The love interest for Renner's character Aaron Cross in Legacy is played by none other than Craig's wife, Rachel Weisz. And, if the Skyfall trailer is to be believed, the new Bond instalment begins precisely as the last Bourne instalment ended: with our hero shot and falling a long way into water, but somehow surviving to fight another day.
Bond, Bourne and the world's third major international spy-movie franchise, Tom Cruise's Mission: Impossible, are steadily converging. They're all being jolly polite about it, naturally: Paramount's Mission: Impossible – Ghost Protocol, the fourth movie in the series, came out last Christmas; Universal's The Bourne Legacy is arriving at the end of the summer blockbuster season; and Columbia/MGM's Skyfall is due in November. So we'll never have to find out who'd win in a straight fight: James Bond, Jason Bourne or Ethan Hunt. (I wouldn't fancy Hunt's chances.)
But Bond is becoming a lot like Bourne: The fast-pace and close-combat fight sequences in Quantum of Solace, for example, seemed eerily familiar to anyone who'd seen The Bourne Ultimatum. The Bourne series, by snagging Renner as its new star, has stolen a march from Mission: Impossible; Renner also co-starred with Cruise in Ghost Protocol and has been tipped to take over that franchise, too. Mission: Impossible, meanwhile, is beginning to feel a lot like Bond did in its Die Another Day doldrums: a spectacular stunt here, a wisecrack there and a numbing succession of exotic locations.

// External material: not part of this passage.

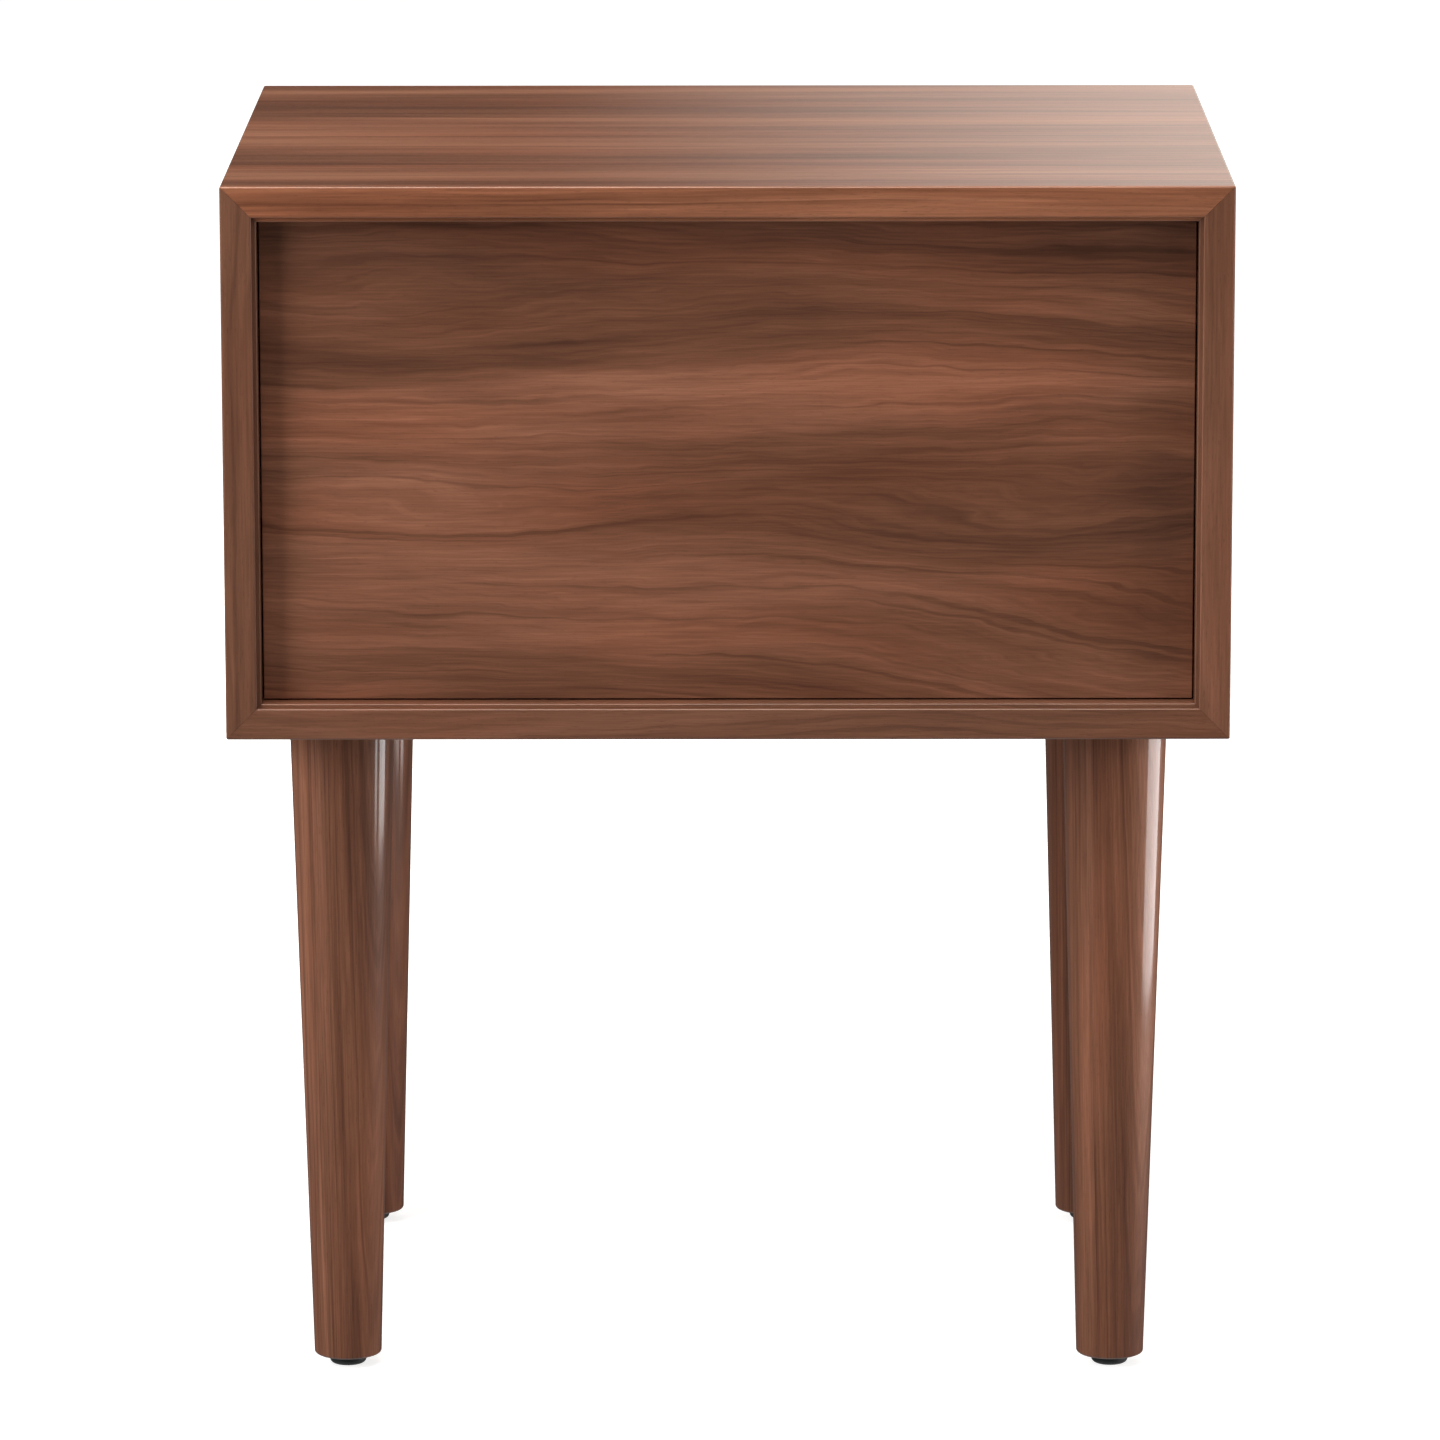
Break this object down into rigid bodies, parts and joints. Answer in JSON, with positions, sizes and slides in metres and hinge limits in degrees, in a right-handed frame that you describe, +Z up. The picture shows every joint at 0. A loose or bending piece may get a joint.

James Bond was once the ne plus ultra of cinematic spies. But as Moore segued into Dalton and the supposed moral certainties of the Cold War dissolved, so the series lost its way. The Bourne Identity was released in 2002, the same year as Die Another Day – the last, worst Brosnan Bond – and Jason Bourne seemed a far better fit for the modern, post-9/11 world.
Unlike 007, he was pursued not by an enemy state or an international criminal, but by his own former CIA employers. Bond always, ultimately, acts on behalf of Her Majesty; Bourne is stateless.
No coincidence, then, that when Bond was rebooted for Casino Royale in 2006, with Craig in the killer dinner jacket, he also went rogue. M sent his fellow British agents after him and he only returned to the fold in the final moments of Quantum of Solace. There are hints that Skyfall, too, will take him out of the MI6 family. Crossover movies are all the rage at the moment (as in The Avengers, also starring Renner); maybe for his next mission, James ought to team-up with Ethan, Aaron and Jason.